TRE - 54
Il s’ensuit, que s’il existe un Dieu ou quelque être omniscient, cet être ne peut forger absolument aucune fiction. Pour ce qui nous concerne en effet, sitôt [1] que je sais que j’existe je ne puis forger de fiction touchant mon existence ou ma non-existence ; je ne puis non plus me représenter un éléphant passant parle trou d’une aiguille ; ni, quand je connais [2] la nature de Dieu, me le représenter fictivement comme existant ou n’existant pas ; on doit reconnaître qu’il en est de même touchant la Chimère dont la nature s’oppose à l’existence. D’où appert clairement ce que j’ai dit, à savoir que la fiction, dont nous parlons ici, n’a point lieu au sujet des vérités éternelles [3].
Unde sequitur, si detur aliquis Deus aut omniscium quid, nihil prorsus eum posse fingere. Nam quod ad nos attinet, postquam novi me existere, non possum fingere me existere aut non existere [4] ; nec etiam possum fingere elephantem, qui transeat per acus foramen ; nec possum, postquam naturam Dei novi, fingere eum existentem aut non existentem [5]. Idem intelligendum est de chimaera, cuius natura existere implicat. Ex quibus patet id, quod dixi, scilicet quod fictio, de qua hic loquimur, non contingit circa aeternas veritates. [6]
[1] Comme la vérité, dont il s’agit ici, pourvu qu’on l’entende, se fait connaître elle-même, un exemple suffit sans autre démonstration. De même pour la proposition contradictoire, dont à fausseté apparaît sitôt qu’on l’examine, comme on le verra bientôt quand nous parlerons de la fiction relative à l’essence.
[2] On observera que si beaucoup de gens déclarent douter de l’existence de Dieu, ou bien ils n’en possèdent que le nom ou bien ils forgent une fiction qu’ils appellent Dieu ; ce qui ne s’accorde pas avec la nature de Dieu comme nous le montrerons en son lieu.
[3] Je montrerai bientôt que nulle fiction ne peut avoir trait aux vérités éternelles. Par vérité éternelle j’entends une proposition qui, si elle est affirmative, ne puisse jamais être négative. Ainsi c’est une vérité première et éternelle que Dieu est, ce n’est pas une vérité éternelle qu’Adam pense. La Chimère n’est pas est une vérité éternelle, mais non Adam ne pense pas.
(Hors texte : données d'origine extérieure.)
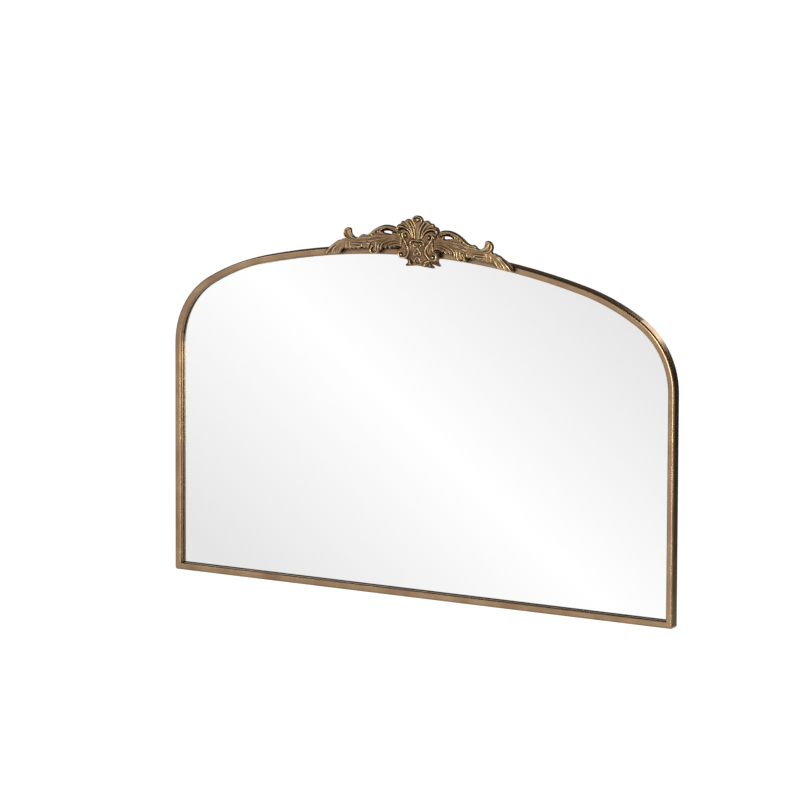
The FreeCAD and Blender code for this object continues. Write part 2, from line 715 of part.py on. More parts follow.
def makeBumper(side, word):
    body = newBody(f"wall_bumper_{word}")
    disc = newSketch(body, "XZ_Plane", f"{word}BumperDisc")
    drawCircle(disc, 0, 0, "Sizes.bumperDiameter", "0", "0")
    puck = pad(body, disc, "Sizes.bumperHeight", reverse=True)
    doc.recompute()
    rim = []
    for index, edge in enumerate(puck.Shape.Edges, start=1):
        if edge.Closed and abs(edge.CenterOfMass.y - size("bumperHeight")) < size("snap"):
            rim.append(f"Edge{index}")
    rounded = body.newObject("PartDesign::Fillet", f"{word}BumperRound")
    rounded.Base = (puck, rim)
    rounded.setExpression("Radius", "Sizes.bumperRound")
    body.setExpression("Placement.Base.x", f"{side} * {hangerLine}")
    body.setExpression("Placement.Base.y", halfDepth)
    body.setExpression("Placement.Base.z", "Sizes.bumperFromBottom")
    return body


# Crest outlines. Every point is in hundredths of the crest's height, across from its middle
# and up from its foot. Each entry is a corner and the point that the arc to the next corner
# passes through, or None for a straight edge.

cartoucheHalfShares = [
    ((0.0, 100.0), (7.9, 97.5)),
    ((9.9, 90.6), (17.5, 92.8)),
    ((27.0, 87.5), (32.1, 88.0)),
    ((35.8, 83.1), (42.9, 81.3)),
    ((46.8, 73.8), (47.4, 68.1)),
    ((44.4, 61.9), None),
    ((35.6, 61.9), None),
    ((35.6, 33.8), (43.8, 28.8)),
    ((45.6, 20.0), (43.0, 13.2)),
    ((36.3, 11.3), (27.5, 10.0)),
    ((21.9, 6.0), (20.8, 3.1)),
    ((23.8, 0.0), None),
]

wingShares = [
    ((36.1, 61.4), None),
    ((48.0, 61.4), None),
    ((48.0, 72.0), (58.8, 75.3)),
    ((70.0, 76.3), (85.0, 73.3)),
    ((97.5, 66.0), (105.0, 59.0)),
    ((113.8, 53.3), (119.0, 51.8)),
    ((124.4, 51.8), (128.1, 53.0)),
    ((131.0, 49.5), (140.0, 45.0)),
    ((149.4, 50.0), (152.8, 56.3)),
    ((152.8, 62.0), (161.9, 63.6)),
    ((169.1, 57.5), (172.0, 50.0)),
    ((167.0, 43.0), (182.5, 37.0)),
    ((196.3, 27.5), (207.5, 18.1)),
    ((213.1, 9.4), (212.9, 4.8)),
    ((208.1, 2.8), (197.0, 3.9)),
    ((185.6, 5.0), (180.6, 10.6)),
    ((174.4, 19.0), (166.9, 20.0)),
    ((160.6, 22.0), (153.8, 20.5)),
    ((147.5, 23.0), (140.6, 21.8)),
    ((134.4, 24.3), (128.1, 23.3)),
    ((122.5, 25.8), (116.3, 25.0)),
    ((111.9, 27.5), (113.8, 20.6)),
    ((108.1, 15.8), (100.0, 15.8)),
    ((92.5, 19.8), (80.0, 26.9)),
    ((65.0, 30.8), (50.0, 33.0)),
    ((36.1, 34.4), None),
]

wingHoleShares = [
    ((55.6, 61.3), (68.8, 59.5)),
    ((83.1, 61.3), (70.0, 68.0)),
    ((55.6, 65.6), None),
]

# Raised forms of the cartouche: scrolled rim, flutes of the shell, hood over the field
rimShares = [
    ((36.0, 60.0), (28.6, 47.0)),
    ((22.4, 37.5), (20.5, 30.8)),
    ((28.3, 17.0), None),
    ((25.5, 15.0), (17.0, 30.5)),
    ((18.9, 38.8), (25.1, 48.0)),
    ((32.8, 60.0), None),
]

fluteShares = [
    [((-3.0, 53.0), None), ((3.0, 53.0), (3.6, 70.0)), ((8.0, 91.0), (0.0, 98.0)),
     ((-8.0, 91.0), (-3.6, 70.0))],
    [((5.0, 54.0), (8.5, 72.0)), ((16.5, 86.0), (19.0, 89.5)), ((23.5, 86.0), (17.0, 68.0))],
    [((9.0, 54.0), (19.0, 72.0)), ((30.5, 78.0), (38.0, 78.5)), ((42.0, 73.0), (25.0, 66.0))],
]

hoodShares = [
    ((-11.5, 52.0), None),
    ((11.5, 52.0), (16.5, 47.5)),
    ((12.5, 42.5), (12.0, 46.5)),
    ((9.0, 48.8), None),
    ((-9.0, 48.8), (-12.0, 46.5)),
    ((-12.5, 42.5), (-16.5, 47.5)),
]

spadeShares = [
    ((0.0, 37.0), (3.0, 30.5)),
    ((9.0, 26.0), (5.0, 21.0)),
    ((0.0, 24.0), (-5.0, 21.0)),
    ((-9.0, 26.0), (-3.0, 30.5)),
]

voluteCentreShares = (37.0, 20.6)
rimBeadShares = (34.4, 62.5)

# Raised forms of a wing: the broad scroll over the hole, the arching leaf, the outer leaf
# and the curled tip
wingRibShares = [
    [((49.0, 70.0), (70.0, 75.5)), ((96.0, 65.8), (106.0, 57.0)), ((123.0, 50.5), (106.0, 52.0)),
     ((92.0, 63.0), (70.0, 69.5)), ((49.0, 66.5), None)],
    [((38.0, 56.0), (62.0, 55.5)), ((93.0, 43.0), (107.0, 33.0)), ((107.0, 17.5), (98.0, 31.0)),
     ((86.0, 38.0), (62.0, 47.5)), ((38.0, 47.0), None)],
    [((38.0, 44.0), (58.0, 44.5)), ((78.0, 36.0), (86.0, 31.0)), ((90.0, 22.5), (80.0, 30.0)),
     ((74.0, 33.0), (56.0, 38.5)), ((38.0, 38.5), None)],
    [((112.0, 47.0), (136.0, 37.5)), ((166.0, 39.0), (190.0, 31.0)), ((209.0, 9.5), (188.0, 22.0)),
     ((160.0, 30.0), (134.0, 30.5)), ((112.0, 38.0), None)],
    [((142.0, 41.5), (154.0, 46.0)), ((156.0, 61.0), (164.0, 59.0)), ((168.0, 50.0), (162.0, 41.0))],
]


shareUnit = 0.01


def crestPoint(share, side=1):
    unit = size("crestHeight") * shareUnit
    foot = crownPoint(0, 0).y - size("crestHang")
    return Vector(side * share[0] * unit, foot + share[1] * unit, 0)


def drawShares(sketch, shares, side=1):
    # a closed outline of straight edges and arcs
    for index, (corner, through) in enumerate(shares):
        start = crestPoint(corner, side)
        end = crestPoint(shares[(index + 1) % len(shares)][0], side)
        if through is None:
            sketch.addGeometry(Part.LineSegment(start, end), False)
        else:
            sketch.addGeometry(Part.Arc(start, crestPoint(through, side), end), False)


def mirroredShares(half):
    # the whole outline from its right half, which runs from the top to the foot's corner
    whole = list(half)
    for index in range(len(half) - 1, 0, -1):
        corner = half[index][0]
        through = half[index - 1][1]
        flipped = None if through is None else (-through[0], through[1])
        whole.append(((-corner[0], corner[1]), flipped))
    return whole


castingBack = "(Sizes.tubeDepth / 2 + Sizes.castingStandoff)"


def raiseForm(body, name, shares, start, rise, side=1):
    # a form that stands out of the casting's front
    sketch = newSketch(body, "XZ_Plane", name, f"{start} - Sizes.sink")
    drawShares(sketch, shares, side)
    return pad(body, sketch, f"{rise} + Sizes.sink")


def addBosses(body, label, places):
    # round feet on the casting's back that sit on the tube, each with a blind screw hole
    feet = newSketch(body, "XZ_Plane", label + "Feet", halfDepth)
    for place in places:
        drawCircle(feet, place.x, place.y, "Sizes.bossDiameter")
    pad(body, feet, "Sizes.castingStandoff + Sizes.bossDepth")
    threads = newSketch(body, "XZ_Plane", label + "Threads", halfDepth)
    for place in places:
        drawCircle(threads, place.x, place.y, "Sizes.crestScrewShank + Sizes.pilotClearance")
    pocket(body, threads, "Sizes.threadDepth", reverse=True)


def makeCartouche():
    body = newBody("crest_cartouche")
    outline = newSketch(body, "XZ_Plane", "cartoucheOutline", castingBack)
    drawShares(outline, mirroredShares(cartoucheHalfShares))
    pad(body, outline, "Sizes.cartoucheThickness")
    face = f"({castingBack} + Sizes.cartoucheThickness)"
    raiseForm(body, "centreFlute", fluteShares[0], face, "Sizes.lobeRise")
    raiseForm(body, "hood", hoodShares, face, "Sizes.rimRise")
    raiseForm(body, "spade", spadeShares, face, "Sizes.lobeRise")
    for side, word in sideNames:
        raiseForm(body, word + "Rim", rimShares, face, "Sizes.rimRise", side)
        raiseForm(body, word + "InnerFlute", fluteShares[1], face, "Sizes.lobeRise", side)
        raiseForm(body, word + "OuterFlute", fluteShares[2], face, "Sizes.lobeRise", side)
        centre = crestPoint(voluteCentreShares, side)
        volute = newSketch(body, "XZ_Plane", word + "Volute", f"{face} - Sizes.sink")
        drawCircle(volute, centre.x, centre.y, "Sizes.voluteDiameter")
        pad(body, volute, "Sizes.lobeRise + Sizes.sink")
        for name, share in (("VoluteBead", voluteCentreShares), ("RimBead", rimBeadShares)):
            place = crestPoint(share, side)
            bead = newSketch(body, "XZ_Plane", word + name, f"{face} - Sizes.sink")
            drawCircle(bead, place.x, place.y, "Sizes.beadDiameter")
            pad(body, bead, "Sizes.beadRise + Sizes.sink")
    addBosses(body, "cartouche", crestScrewPlaces()[2:4])
    return body


def makeWing(side, word):
    body = newBody(f"crest_wing_{word}")
    outline = newSketch(body, "XZ_Plane", word + "WingOutline", castingBack)
    drawShares(outline, wingShares, side)
    drawShares(outline, wingHoleShares, side)
    pad(body, outline, "Sizes.wingThickness")
    face = f"({castingBack} + Sizes.wingThickness)"
    for index, shares in enumerate(wingRibShares):
        raiseForm(body, f"{word}Rib{index}", shares, face, "Sizes.ribRise", side)
    places = crestScrewPlaces()
    addBosses(body, word + "Wing", places[4:] if side > 0 else places[:2])
    return body


def makeCrestScrews():
    back = size("tubeDepth") / 2
    places = [facing(place.x, back, place.y) for place in crestScrewPlaces()]
    return repeatNode("crest_screws", makeScrewPattern("crestScrewPattern", "crestScrew"), places)


# Assembly

frameInside = makeFrameInside()
nodes = [makeArchTube(frameInside), makeBottomTube(frameInside)]
nodes += [makeGlass(), makeTape(), makeBoard(), makeTabs(), makeBoardScrews(), makeHangerScrews()]
for side, word in sideNames:
    nodes += [makeStrap(side, word), makeRing(side, word), makeBumper(side, word)]
nodes += [makeCartouche(), makeCrestScrews()]
nodes += [makeWing(side, word) for side, word in sideNames]
doc.recompute()

# Nothing is written unless every object is sound
for item in doc.Objects:
    if "Invalid" in item.State or "Error" in item.State:
        raise RuntimeError(f"{item.Name} did not build: {item.State}")
for node in nodes:
    if node.Shape.isNull() or not node.Shape.isValid():
        raise RuntimeError(f"{node.Label} has no sound shape")

os.makedirs("parts", exist_ok=True)
for node in nodes:
    node.Shape.exportStep(f"parts/{node.Label}.step")
    print(f"{node.Label}: {len(node.Shape.Solids)} solid(s), {node.Shape.Volume:.1f} mm3")
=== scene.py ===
import bmesh
import bpy
import math
import numpy as np
from mathutils import Matrix, Vector


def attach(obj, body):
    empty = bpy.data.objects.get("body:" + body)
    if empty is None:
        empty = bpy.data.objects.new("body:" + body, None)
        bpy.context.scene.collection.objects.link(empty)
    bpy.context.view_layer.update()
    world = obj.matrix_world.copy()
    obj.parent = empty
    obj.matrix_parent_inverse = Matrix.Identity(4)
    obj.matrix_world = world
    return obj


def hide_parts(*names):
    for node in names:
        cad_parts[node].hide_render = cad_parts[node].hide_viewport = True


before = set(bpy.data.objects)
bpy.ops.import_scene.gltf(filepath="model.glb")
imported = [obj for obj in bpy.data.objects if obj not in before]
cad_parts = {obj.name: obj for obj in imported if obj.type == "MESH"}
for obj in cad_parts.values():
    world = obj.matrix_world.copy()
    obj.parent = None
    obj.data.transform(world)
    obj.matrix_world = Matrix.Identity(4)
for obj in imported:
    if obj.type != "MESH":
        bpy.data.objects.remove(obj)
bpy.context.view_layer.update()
mm = 0.001
scene = bpy.context.scene

# The view of the photograph: from the right and a little above, through a long lens
cameraSetup = {
    "place": (6.604, -11.553, 2.7922),
    "turnedRight": 29.91,  # degrees
    "tiltedDown": 10.52,
    "roll": 0.233,
    "lens": 383.1,  # mm, on a 36 mm sensor
    "farClip": 80.0,
}


def placeCamera():
    yaw = math.radians(cameraSetup["turnedRight"])
    pitch = math.radians(cameraSetup["tiltedDown"])
    roll = math.radians(cameraSetup["roll"])
    ahead = Vector((-math.sin(yaw) * math.cos(pitch), math.cos(yaw) * math.cos(pitch),
                    -math.sin(pitch)))
    level = Vector((math.cos(yaw), math.sin(yaw), 0.0))
    upright = level.cross(ahead)
    right = level * math.cos(roll) + upright * math.sin(roll)
    up = upright * math.cos(roll) - level * math.sin(roll)
    data = bpy.data.cameras.new("photoCamera")
    data.lens = cameraSetup["lens"]
    data.clip_end = cameraSetup["farClip"]
    camera = bpy.data.objects.new("photoCamera", data)
    scene.collection.objects.link(camera)
    turn = Matrix((right, up, -ahead)).transposed().to_4x4()
    camera.matrix_world = Matrix.Translation(cameraSetup["place"]) @ turn
    scene.camera = camera


placeCamera()
scene.view_settings.view_transform = "Standard"
print("camera placed")


# Materials

def hexColour(code):
    # an sRGB hex colour as linear values
    channels = [int(code[i:i + 2], 16) / 255 for i in (1, 3, 5)]
    linear = [c / 12.92 if c <= 0.04045 else ((c + 0.055) / 1.055) ** 2.4 for c in channels]
    return (*linear, 1.0)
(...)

[4] Quia res, modo ea intelligatur, se ipsam manifestat, ideo tantum egemus exemplo sine alia demonstratione. Idemque erit huius contradictoria, quae ut appareat esse falsa, tantum opus recenseri, uti statim apparebit, cum de fictione circa essentiam loquemur. Sp.
[5] Nota, quamvis multi dicant se dubitare, an Deus existat, illos tamen nihil praeter nomen habere, vel aliquid fingere, quod Deum vocant : id quod cum Dei natura non convenit, ut postea suo loco ostendam. Sp.
[6] Statim etiam ostendam, quod nulla fictio versetur circa aeternas veritates. Per aeternam veritatem talem intelligo, quae, si est affirmativa, nunquam poterit esse negativa. Sic prima, et aeterna veritas est, Deum esse, non autem est aeterna veritas, Adamum cogitare. Chimaeram non esse, est aeterna veritas, non autem, Adamum non cogitare. Sp.